Disuguaglianza climatica: tassare i più ricchi per frenare il riscaldamento globale

Il 10% più ricco della popolazione mondiale produce ancora circa metà dell’insieme dei gas a effetto serra emessi nell’atmosfera

[21 Febbraio 2023]

Un evento catastrofico e di portata internazionale come quello della pandemia da Covid-19 avrebbe potuto insegnarci molto sulla necessità di affrontare in modo equo e collaborativo sfide globali, come quella climatica, ma le cose sembrano essere andate diversamente: i vaccini sono arrivati in minima parte nei Paesi più poveri, mentre la disuguaglianza climatica resta una delle principali difficoltà a contrastare il riscaldamento globale.

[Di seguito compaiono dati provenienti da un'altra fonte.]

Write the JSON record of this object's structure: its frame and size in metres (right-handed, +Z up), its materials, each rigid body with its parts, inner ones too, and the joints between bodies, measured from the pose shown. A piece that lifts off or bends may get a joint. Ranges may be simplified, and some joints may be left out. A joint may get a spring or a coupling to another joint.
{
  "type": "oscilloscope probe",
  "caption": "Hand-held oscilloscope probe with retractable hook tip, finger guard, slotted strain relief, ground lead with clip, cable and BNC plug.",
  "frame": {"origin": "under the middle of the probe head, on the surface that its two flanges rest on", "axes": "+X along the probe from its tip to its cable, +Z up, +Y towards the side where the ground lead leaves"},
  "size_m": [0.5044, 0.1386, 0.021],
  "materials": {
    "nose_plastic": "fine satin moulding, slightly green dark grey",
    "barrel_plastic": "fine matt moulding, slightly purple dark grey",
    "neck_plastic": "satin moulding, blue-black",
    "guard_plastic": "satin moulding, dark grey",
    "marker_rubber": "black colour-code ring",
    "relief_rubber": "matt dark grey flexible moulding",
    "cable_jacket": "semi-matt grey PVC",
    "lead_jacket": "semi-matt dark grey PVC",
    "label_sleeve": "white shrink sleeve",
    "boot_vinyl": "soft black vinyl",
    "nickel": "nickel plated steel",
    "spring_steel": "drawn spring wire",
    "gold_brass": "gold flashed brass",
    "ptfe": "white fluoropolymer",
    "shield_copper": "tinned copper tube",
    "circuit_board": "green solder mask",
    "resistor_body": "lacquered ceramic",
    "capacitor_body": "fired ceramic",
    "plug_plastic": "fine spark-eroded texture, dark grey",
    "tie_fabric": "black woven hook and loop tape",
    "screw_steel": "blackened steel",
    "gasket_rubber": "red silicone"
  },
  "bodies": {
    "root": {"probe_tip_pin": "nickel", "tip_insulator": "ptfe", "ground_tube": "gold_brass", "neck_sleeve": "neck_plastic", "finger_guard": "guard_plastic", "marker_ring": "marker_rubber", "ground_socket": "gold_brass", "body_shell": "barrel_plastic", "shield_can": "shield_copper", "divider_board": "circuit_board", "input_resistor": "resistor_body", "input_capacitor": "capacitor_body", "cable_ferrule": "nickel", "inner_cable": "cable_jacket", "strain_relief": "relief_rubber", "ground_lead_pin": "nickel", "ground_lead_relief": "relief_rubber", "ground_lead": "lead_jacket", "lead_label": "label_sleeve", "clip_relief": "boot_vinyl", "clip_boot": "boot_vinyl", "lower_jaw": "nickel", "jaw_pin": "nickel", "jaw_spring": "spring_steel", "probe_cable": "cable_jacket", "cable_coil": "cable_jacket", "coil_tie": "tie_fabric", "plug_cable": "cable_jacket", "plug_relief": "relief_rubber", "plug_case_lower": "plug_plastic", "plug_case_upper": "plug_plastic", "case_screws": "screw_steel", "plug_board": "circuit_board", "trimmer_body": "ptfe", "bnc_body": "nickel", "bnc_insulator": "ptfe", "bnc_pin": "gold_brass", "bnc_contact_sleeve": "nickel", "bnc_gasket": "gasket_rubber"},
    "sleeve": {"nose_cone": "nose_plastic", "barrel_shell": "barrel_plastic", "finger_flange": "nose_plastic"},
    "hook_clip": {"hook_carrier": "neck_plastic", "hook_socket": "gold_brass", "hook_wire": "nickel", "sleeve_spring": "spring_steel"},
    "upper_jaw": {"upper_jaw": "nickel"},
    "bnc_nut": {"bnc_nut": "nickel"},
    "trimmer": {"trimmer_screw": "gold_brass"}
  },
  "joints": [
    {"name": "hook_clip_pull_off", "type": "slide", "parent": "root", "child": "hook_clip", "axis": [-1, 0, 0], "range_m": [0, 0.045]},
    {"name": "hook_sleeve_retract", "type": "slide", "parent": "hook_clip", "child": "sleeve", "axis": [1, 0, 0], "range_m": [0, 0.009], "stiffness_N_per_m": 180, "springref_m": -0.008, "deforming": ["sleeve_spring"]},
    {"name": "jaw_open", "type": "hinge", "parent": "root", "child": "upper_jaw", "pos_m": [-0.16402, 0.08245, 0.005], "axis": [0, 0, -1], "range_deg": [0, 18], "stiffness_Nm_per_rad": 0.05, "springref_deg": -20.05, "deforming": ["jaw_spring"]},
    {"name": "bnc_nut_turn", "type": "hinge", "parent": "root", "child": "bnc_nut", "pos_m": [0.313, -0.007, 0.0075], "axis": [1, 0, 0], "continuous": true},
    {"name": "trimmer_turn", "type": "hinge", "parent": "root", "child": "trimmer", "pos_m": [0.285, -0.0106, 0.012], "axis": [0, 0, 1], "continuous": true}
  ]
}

A testimoniarlo sono i nuovi dati raccolti dal think tank World inequality lab, co-diretto dall’economista Thomas Piketty, e passati in rassegna dall’Alleanza italiana per lo sviluppo sostenibile (ASviS).

Nel 2019 il 10% più ricco della popolazione mondiale emetteva quasi il 48% delle emissioni globali di gas serra, l’1% più ricco il 17% del totale, mentre la metà più povera del mondo il 12%; dati praticamente immutati nel rapporto 2023, visto che il 10% più ricco della popolazione mondiale produce ancora circa metà dell’insieme dei gas a effetto serra emessi nell’atmosfera.

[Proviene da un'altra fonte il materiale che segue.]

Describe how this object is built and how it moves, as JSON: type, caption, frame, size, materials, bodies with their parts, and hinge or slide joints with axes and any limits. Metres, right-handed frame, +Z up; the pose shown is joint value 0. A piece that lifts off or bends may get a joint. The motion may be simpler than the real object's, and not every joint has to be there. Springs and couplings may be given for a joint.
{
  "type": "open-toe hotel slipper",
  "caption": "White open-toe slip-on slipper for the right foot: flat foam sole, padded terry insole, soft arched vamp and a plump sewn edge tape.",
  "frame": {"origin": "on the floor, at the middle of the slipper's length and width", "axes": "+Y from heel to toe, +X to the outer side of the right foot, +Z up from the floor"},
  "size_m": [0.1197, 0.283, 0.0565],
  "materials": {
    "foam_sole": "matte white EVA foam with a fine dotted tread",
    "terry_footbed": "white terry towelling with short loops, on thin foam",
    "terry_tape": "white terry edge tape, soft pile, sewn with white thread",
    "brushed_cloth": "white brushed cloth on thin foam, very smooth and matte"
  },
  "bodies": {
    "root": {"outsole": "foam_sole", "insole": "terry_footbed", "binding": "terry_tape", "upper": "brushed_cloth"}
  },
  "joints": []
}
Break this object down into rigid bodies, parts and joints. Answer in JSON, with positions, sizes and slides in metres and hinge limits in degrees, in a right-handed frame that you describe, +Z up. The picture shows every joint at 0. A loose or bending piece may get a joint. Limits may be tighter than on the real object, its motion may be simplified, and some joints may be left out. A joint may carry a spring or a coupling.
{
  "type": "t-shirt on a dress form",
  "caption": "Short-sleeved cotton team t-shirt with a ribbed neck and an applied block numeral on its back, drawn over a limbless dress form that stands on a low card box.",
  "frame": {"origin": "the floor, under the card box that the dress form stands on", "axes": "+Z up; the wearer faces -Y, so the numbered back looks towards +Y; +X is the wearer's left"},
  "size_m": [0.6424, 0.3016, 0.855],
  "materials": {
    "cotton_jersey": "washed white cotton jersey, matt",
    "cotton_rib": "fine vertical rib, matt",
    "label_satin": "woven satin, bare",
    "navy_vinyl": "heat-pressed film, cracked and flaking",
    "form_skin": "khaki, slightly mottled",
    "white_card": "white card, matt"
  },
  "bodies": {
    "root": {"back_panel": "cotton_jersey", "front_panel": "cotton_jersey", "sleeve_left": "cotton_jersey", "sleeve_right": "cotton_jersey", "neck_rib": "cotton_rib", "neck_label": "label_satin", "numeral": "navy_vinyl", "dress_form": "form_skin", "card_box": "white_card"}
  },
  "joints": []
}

«Il consumo e il modello di investimenti di una parte relativamente piccola della popolazione mondiale contribuisce, direttamente o indirettamente, in modo sproporzionato alle emissioni globali di gas a effetto serra», spiegano gli autori del rapporto, suggerendo di intervenire con «una profonda trasformazione dei regimi fiscali, nazionali e internazionali, e adottare sistemi di tassazione progressivi».

Si tratta di un suggerimento valido per contenere la disuguaglianza climatica tra i Paesi ricchi (come l’Italia) e quelli più poveri, ma anche per incidere nelle disuguaglianze che si ripresentano anche all’interno degli Stati, compreso il nostro.

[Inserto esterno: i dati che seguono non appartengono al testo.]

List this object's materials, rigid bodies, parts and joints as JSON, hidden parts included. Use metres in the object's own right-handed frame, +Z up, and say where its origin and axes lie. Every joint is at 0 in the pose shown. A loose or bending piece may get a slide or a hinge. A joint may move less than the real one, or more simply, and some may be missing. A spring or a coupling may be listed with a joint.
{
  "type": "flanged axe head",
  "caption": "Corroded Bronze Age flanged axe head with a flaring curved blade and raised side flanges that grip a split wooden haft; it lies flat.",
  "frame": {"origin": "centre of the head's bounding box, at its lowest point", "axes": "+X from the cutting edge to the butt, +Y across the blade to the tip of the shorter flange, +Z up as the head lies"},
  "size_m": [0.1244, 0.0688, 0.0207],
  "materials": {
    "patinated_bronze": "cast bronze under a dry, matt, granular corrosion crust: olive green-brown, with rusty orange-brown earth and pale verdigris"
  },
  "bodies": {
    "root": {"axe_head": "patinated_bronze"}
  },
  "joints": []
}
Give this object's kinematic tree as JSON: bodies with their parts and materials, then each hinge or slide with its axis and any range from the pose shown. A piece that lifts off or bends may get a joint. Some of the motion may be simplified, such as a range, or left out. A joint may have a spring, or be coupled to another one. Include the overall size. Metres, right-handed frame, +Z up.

Da recenti stime Oxfam emerge ad esempio che il 10% più ricco dei cittadini europei (ovvero quelli con un reddito superiore a 41.000 euro all’anno) è responsabile da solo di oltre un quarto (il 27%) delle emissioni totali; il 40% degli europei con un reddito medio è responsabile del 46% delle emissioni, mentre l’1% più ricco (chi supera gli 89mila euro/anno) di ben il 7%.

Un trend particolarmente sentito in Italia, dove lo studio The concentration of personal wealth in Italy 1995-2016 documenta che la ricchezza dello 0,1% degli italiani più ricchi è raddoppiata (e quella dello 0,01% triplicata) dalla metà degli anni ’90, mentre quella posseduta dalla metà più povera del Paese è calata dell’80%.

Come risultato finale, sempre in base a stime Oxfam, i super ricchi con patrimoni superiori ai 5 milioni di dollari (lo 0,134% degli italiani) erano titolari, a fine 2021, di un ammontare di ricchezza equivalente a quella posseduta dal 60% degli italiani più poveri.

Tutto questo all’interno di un sistema fiscale assai perfettibile per quanto riguarda la lotta alla disuguaglianza, dato che – come argomentano gli economisti Demetrio Guzzardi, Elisa Palagi, Andrea Roventini e Alessandro Santoro – in Italia sulla distribuzione dei redditi «è regressivo per il 5% più ricco dei contribuenti, che pagano aliquote inferiori rispetto al 95% della popolazione». L’estrema disuguaglianza climatica, come quella economica, è dunque frutto di precise scelte politiche più che uno stato dell’arte inevitabile.